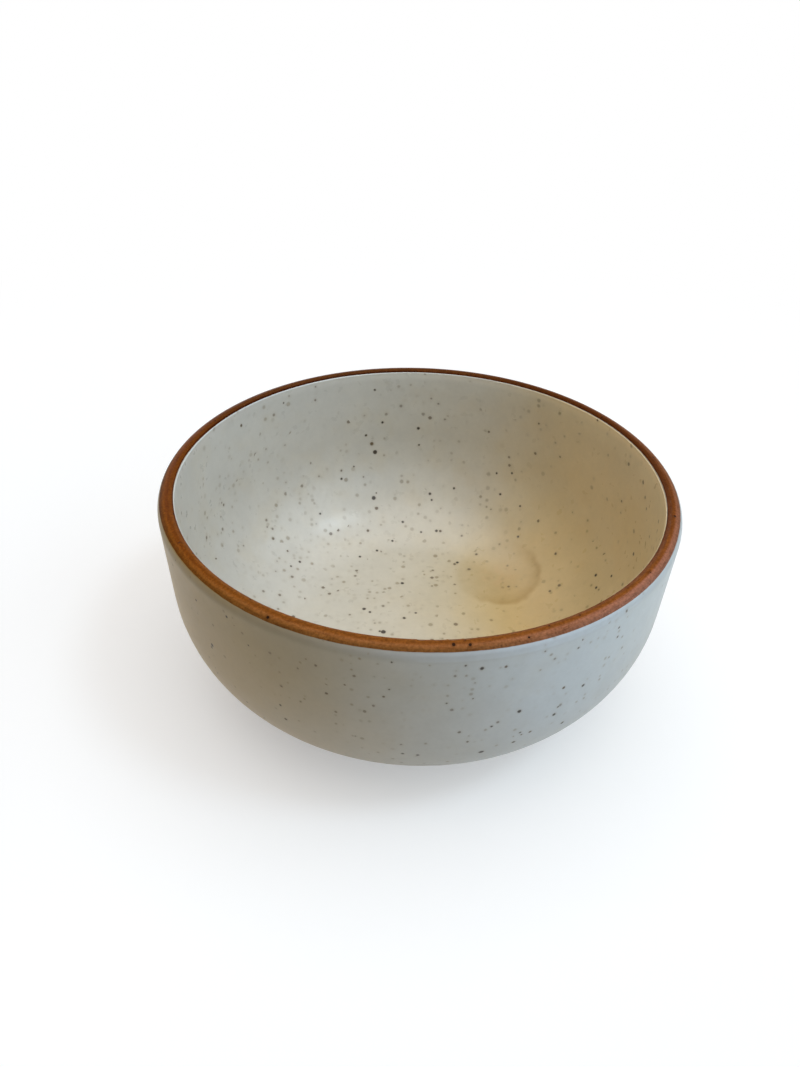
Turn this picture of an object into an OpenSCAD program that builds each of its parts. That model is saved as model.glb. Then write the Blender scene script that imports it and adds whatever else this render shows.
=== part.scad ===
// Round stoneware bowl: one fired clay body, a glaze coat outside, one inside, one in the
// hollow of the foot, and an iron-brown band over the lip. Every piece is a true revolve
// about Z. The origin is the middle of the foot ring's underside, at table level.

/* [Bowl] */
// Widest outside diameter, a little below the top of the lip
bowl_d = 152; // [136:1:176]
// Height from the table to the top of the lip
bowl_h = 68; // [58:0.5:84]
// Angle by which the outside wall leans in on its way down, in degrees
wall_lean = 1.8; // [0:0.1:5]
// Radius of the belly that turns the wall into the base
belly_r = 40.4; // [34:0.2:46]
// Height of the belly's lowest line above the table
belly_rise = 1.1; // [0.7:0.1:1.6]

/* [Wall] */
// Wall thickness at the lip, glaze included
wall_t = 4.7; // [4.2:0.1:6]
// Angle by which the inside wall leans in on its way down, in degrees
well_lean = 2.4; // [0.5:0.1:5]
// Thickness of the base, from the foot's hollow to the floor of the bowl
base_t = 5.2; // [4:0.1:7]

/* [Lip] */
// Radius of the lip's inner edge; the rest of the wall makes its outer edge
lip_in_r = 1.4; // [1.1:0.1:1.8]
// Drop of the rim band's outer border below the top of the lip
band_out_drop = 1.3; // [0.6:0.05:2.2]
// Drop of the rim band's inner border below the top of the lip
band_in_drop = 0.95; // [0.4:0.05:1.1]

/* [Foot] */
// How far inside the glaze line the foot ring's outer edge stands
foot_set = 3.7; // [2.5:0.1:6]
// Width of the foot ring
foot_w = 6; // [4:0.5:9]
// Depth of the hollow inside the foot ring
foot_recess = 1.8; // [1.3:0.1:2.6]
// Size of the bevels on the foot ring's two lower edges
foot_bevel = 0.8; // [0.3:0.1:1.2]
// Taper of the foot ring's sides, in degrees
foot_draft = 8; // [0:1:15]

/* [Glaze] */
// Thickness of the glaze coats and of the rim band
glaze_t = 0.5; // [0.3:0.05:0.7]
// Height above the table up to which the clay outside is left bare
bare_h = 3.2; // [2.6:0.1:6]
// Bare clay between the foot ring and the glaze in its hollow
base_glaze_gap = 1.5; // [0.5:0.1:4]
// Radius of the roll of thick glaze below the rim band's inner border
roll_r = 0.35; // [0.25:0.05:0.45]
// How far the roll stands proud of the glaze beside it
roll_proud = 0.12; // [0.05:0.01:0.2]

/* [Hidden] */
$fn = 180;

// Overrun of each cut past what it removes
cut = 2;
// How far inside a round the straight stretch that runs into it ends, so that they cross
blend = 0.002;

// Lip: two rounds of unlike radius that meet at the crest
lip_out_r = wall_t - lip_in_r;
crest = [bowl_d / 2 - lip_out_r, bowl_h];
lip_out_c = crest - [0, lip_out_r];
lip_in_c = crest - [0, lip_in_r];

// Outside: the wall runs tangent from the lip's outer round into the belly
wall_n = [cos(wall_lean), -sin(wall_lean)];
belly_z = belly_rise + belly_r;
belly_in = (belly_r - lip_out_r + sin(wall_lean) * (lip_out_c.y - belly_z)) / cos(wall_lean);
belly_c = [crest.x - belly_in, belly_z];

// Inside: the same, from the lip's inner round into the round of the well
well_n = [cos(well_lean), -sin(well_lean)];
well_up = [sin(well_lean), cos(well_lean)];
well_r = belly_r - wall_t;
floor_z = foot_recess + base_t;
well_z = floor_z + well_r;
well_in = (well_r + lip_in_r + sin(well_lean) * (lip_in_c.y - well_z)) / cos(well_lean);
well_c = [crest.x - well_in, well_z];

// Directions from the rounds' centres to the borders of the coats, square to the surface
band_out_a = asin((lip_out_r - band_out_drop) / lip_out_r);
band_in_a = asin((lip_in_r - band_in_drop) / lip_in_r);
bare_a = asin((belly_z - bare_h) / belly_r);

// Roll of glaze: a round on the lip's inner one, whose upper side runs out at the band's border
roll_in = lip_in_r - roll_r + roll_proud;
roll_end = lip_in_r + roll_proud / 3;
roll_a = band_in_a - acos((pow(roll_in, 2) + pow(roll_end, 2) - pow(roll_r, 2)) / (2 * roll_in * roll_end));
roll_c = lip_in_c + roll_in * [-cos(roll_a), sin(roll_a)];

// Foot: it follows the line on the belly at which the glaze ends
glaze_line_r = belly_c.x + belly_r * cos(bare_a);
foot_r = glaze_line_r - foot_set;
foot_in_r = foot_r - foot_w;
hollow_top_r = foot_in_r - (foot_recess - foot_bevel) * tan(foot_draft);

// Part of a disc on the side away from the axis, from its lowest point to a height above its centre
module outer_disc(r, up) {
    intersection() {
        circle(r = r);
        translate([0, -r - cut]) square([r + cut, r + cut + up]);
    }
}

// Half profile of all that lies inside the bowl's outside, drawn in by inset
module outside_form(inset = 0) {
    top = crest.y - inset;
    low = belly_rise + inset;
    wall_top = lip_out_c + (lip_out_r - inset - blend) * wall_n;
    wall_low = belly_c + (belly_r - inset - blend) * wall_n;
    polygon([[0, low], [belly_c.x, low], wall_low, wall_top, [crest.x, top], [0, top]]);
    translate(belly_c) outer_disc(belly_r - inset, lip_in_r);
    translate(lip_out_c) outer_disc(lip_out_r - inset, lip_out_r);
}

// Half profile of the space inside the bowl, grown into the wall by inset
module well_form(inset = 0) {
    low = floor_z - inset;
    wall_low = well_c + (well_r + inset - blend) * well_n;
    wall_top = lip_in_c - (lip_in_r - inset - blend) * well_n;
    past_top = wall_top + lip_in_r * well_up;
    polygon([[0, low], [well_c.x, low], wall_low, past_top, [0, past_top.y]]);
    translate(well_c) outer_disc(well_r + inset, lip_in_r);
    difference() {
        translate([0, wall_top.y]) square([crest.x, lip_in_r + cut]);
        translate(lip_in_c) circle(r = lip_in_r - inset);
    }
}

// Solid plug that the foot ring is turned from; the well cuts off its upper part
module foot_plug() {
    side_x = foot_r + (belly_z - foot_bevel) * tan(foot_draft);
    polygon([[0, 0], [foot_r - foot_bevel, 0], [foot_r, foot_bevel], [side_x, belly_z], [0, belly_z]]);
}

// Hollow inside the foot ring, with its bevel carried on below the table
module foot_hollow() {
    mouth_x = foot_in_r + foot_bevel + cut;
    polygon([[0, -cut], [mouth_x, -cut], [foot_in_r, foot_bevel], [hollow_top_r, foot_recess],
             [0, foot_recess]]);
}

// Coat on the outside, from the crest of the lip down and under the base
module outside_coat() {
    difference() {
        outside_form();
        outside_form(glaze_t);
        translate([0, lip_out_c.y]) square([crest.x, lip_out_r + cut]);
    }
}

// Coat on the inside, from the crest of the lip down and across the floor
module inside_coat() {
    difference() {
        well_form(glaze_t);
        well_form();
    }
}

// What the rim band covers: a wedge over the lip between its two borders
module band_zone() {
    out_far = lip_out_c + (lip_out_r + cut) * [cos(band_out_a), sin(band_out_a)];
    in_far = lip_in_c + (lip_in_r + cut) * [-cos(band_in_a), sin(band_in_a)];
    top = bowl_h + cut;
    polygon([lip_out_c, out_far, [out_far.x, top], [in_far.x, top], in_far, lip_in_c]);
}

// What stays bare of glaze: all that lies below a ray from the belly's centre
module bare_zone() {
    far = belly_c + (belly_r + cut) * [cos(bare_a), -sin(bare_a)];
    polygon([belly_c, far, [far.x, -cut], [0, -cut], [0, belly_c.y]]);
}

// Fired clay: wall, floor, lip and foot ring in one
module clay_body() {
    color("#b59a7c")
    rotate_extrude()
    difference() {
        union() {
            outside_form(glaze_t);
            foot_plug();
        }
        well_form(glaze_t);
        foot_hollow();
    }
}

// White glaze from the rim band's outer border down to the bare clay above the foot
module outside_glaze() {
    color("#cfccc4")
    rotate_extrude()
    difference() {
        outside_coat();
        band_zone();
        bare_zone();
    }
}

// White glaze inside, up to the rim band's inner border, where it ends in a thick roll
module inside_glaze() {
    color("#e2dccb")
    rotate_extrude()
    difference() {
        well_form(glaze_t);
        difference() {
            well_form();
            translate(roll_c) circle(r = roll_r);
        }
        band_zone();
    }
}

// Iron-brown band over the lip
module rim_band() {
    color("#8a4b1e")
    rotate_extrude()
    intersection() {
        union() {
            outside_coat();
            inside_coat();
        }
        band_zone();
    }
}

// White glaze in the hollow of the foot ring
module base_glaze() {
    color("#cfccc4")
    translate([0, 0, foot_recess - glaze_t])
    cylinder(r = hollow_top_r - base_glaze_gap, h = glaze_t);
}

clay_body();
outside_glaze();
inside_glaze();
rim_band();
base_glaze();
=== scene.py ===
"""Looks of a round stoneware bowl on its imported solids: speckled glaze coats, an iron-brown rim band and bare
clay, with a pale floor, soft light and the photograph's camera. Lengths in the materials are millimetres."""

import math

import bpy
from mathutils import Matrix, Vector


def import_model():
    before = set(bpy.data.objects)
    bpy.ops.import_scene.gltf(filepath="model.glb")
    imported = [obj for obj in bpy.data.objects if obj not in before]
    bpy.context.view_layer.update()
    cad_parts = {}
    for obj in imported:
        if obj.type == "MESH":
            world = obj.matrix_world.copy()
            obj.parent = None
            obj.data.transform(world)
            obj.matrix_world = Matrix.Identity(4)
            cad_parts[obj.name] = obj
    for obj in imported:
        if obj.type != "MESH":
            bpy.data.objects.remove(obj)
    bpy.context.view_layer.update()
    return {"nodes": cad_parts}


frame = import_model()

# The bowl's own sizes that the materials follow, as in the source. Each of the lip's two rounds is given by its
# middle's distance from the axis, its middle's height and its radius.
LIP_OUT, LIP_IN = (72.7, 64.7, 3.3), (72.7, 66.6, 1.4)
# Distance from the axis at which the outside glaze ends
GLAZE_LINE_R = 47.7
# Directions from the rounds' middles to the band's inner and outer borders, in radians above level
BAND_IN_AT, BAND_OUT_AT = 0.327, 0.651
# Place across the band: the height from which it is measured, and its two ends in radians from straight up
BAND_MIDDLE_Z, BAND_ENDS = 66.2, (-1.0, 1.38)

# Large iron specks that show in the photograph: x, y, z and radius
INSIDE_SPECKS = (
    (-17.8, 67.1, 34.9, 0.77), (-17.7, 58.7, 19.0, 0.72), (-16.8, 60.2, 20.4, 0.22), (-10.1, -4.7, 7.0, 0.79),
    (-11.3, -4.5, 7.0, 0.34), (-1.3, 70.4, 44.3, 0.51), (7.4, 49.9, 10.7, 0.48), (-17.5, 6.5, 7.0, 0.58),
    (15.5, 34.9, 7.2, 0.47), (4.3, 62.0, 19.9, 0.45), (-4.7, 21.5, 7.0, 0.54), (-3.3, 2.7, 7.0, 0.45),
    (-15.1, 68.9, 47.1, 0.45), (-30.3, 59.3, 26.9, 0.40), (-21.3, 67.0, 42.2, 0.41), (-15.1, 39.4, 7.8, 0.45),
    (13.7, 62.6, 22.5, 0.38), (-42.7, 26.8, 10.7, 0.41), (31.4, 57.1, 24.2, 0.39), (-21.3, 35.4, 7.6, 0.42),
    (38.1, 42.4, 14.9, 0.38), (35.2, 59.2, 32.6, 0.36), (61.4, 8.1, 19.7, 0.42), (61.8, 13.0, 21.2, 0.47),
    (69.8, 4.1, 37.6, 0.48), (-5.9, 52.8, 12.2, 0.42), (-37.5, 47.5, 18.2, 0.34), (-15.3, 5.0, 7.0, 0.40),
    (65.4, 7.5, 25.5, 0.38), (-9.5, 44.7, 8.8, 0.41), (5.1, 60.3, 18.1, 0.36), (1.4, 49.3, 10.2, 0.35),
    (29.6, 61.5, 30.9, 0.32), (-25.8, 63.0, 30.4, 0.25), (-18.1, 68.8, 60.6, 0.32), (0.6, 5.6, 7.0, 0.35),
    (-0.8, 69.9, 37.3, 0.34), (-49.3, 51.3, 62.6, 0.23), (38.7, 51.3, 22.9, 0.31), (-45.4, 23.5, 11.1, 0.30),
)
OUTSIDE_SPECKS = (
    (15.9, -74.2, 61.8, 0.43), (26.5, -70.5, 44.1, 0.48), (18.5, -70.8, 28.7, 0.64), (36.2, -65.8, 38.3, 0.42),
    (-51.9, -54.7, 46.2, 0.48), (43.0, -61.9, 45.1, 0.38), (39.6, -62.6, 31.7, 0.41), (26.6, -68.8, 30.7, 0.41),
    (36.9, -65.6, 40.9, 0.21), (27.8, -69.4, 35.1, 0.22), (20.0, -72.5, 40.5, 0.24), (-45.1, -61.1, 62.1, 0.34),
    (2.4, -73.4, 29.5, 0.36), (12.1, -75.0, 63.2, 0.21), (-1.4, -73.6, 30.0, 0.34), (-32.5, -67.8, 39.3, 0.29),
    (-4.5, -75.8, 64.1, 0.17), (50.4, -56.5, 57.0, 0.25), (50.1, -57.0, 60.5, 0.26), (-5.0, -75.5, 55.0, 0.15),
    (39.1, -65.1, 60.8, 0.22), (8.5, -75.1, 50.7, 0.15), (-39.6, -64.5, 56.3, 0.20), (-55.1, -52.1, 59.1, 0.28),
)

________

PROBLEM REQUIREMENTS: Check each line of the data above for the word "before" and say how many lines have it. Give the number alone.

EXERCISE RESULT: 2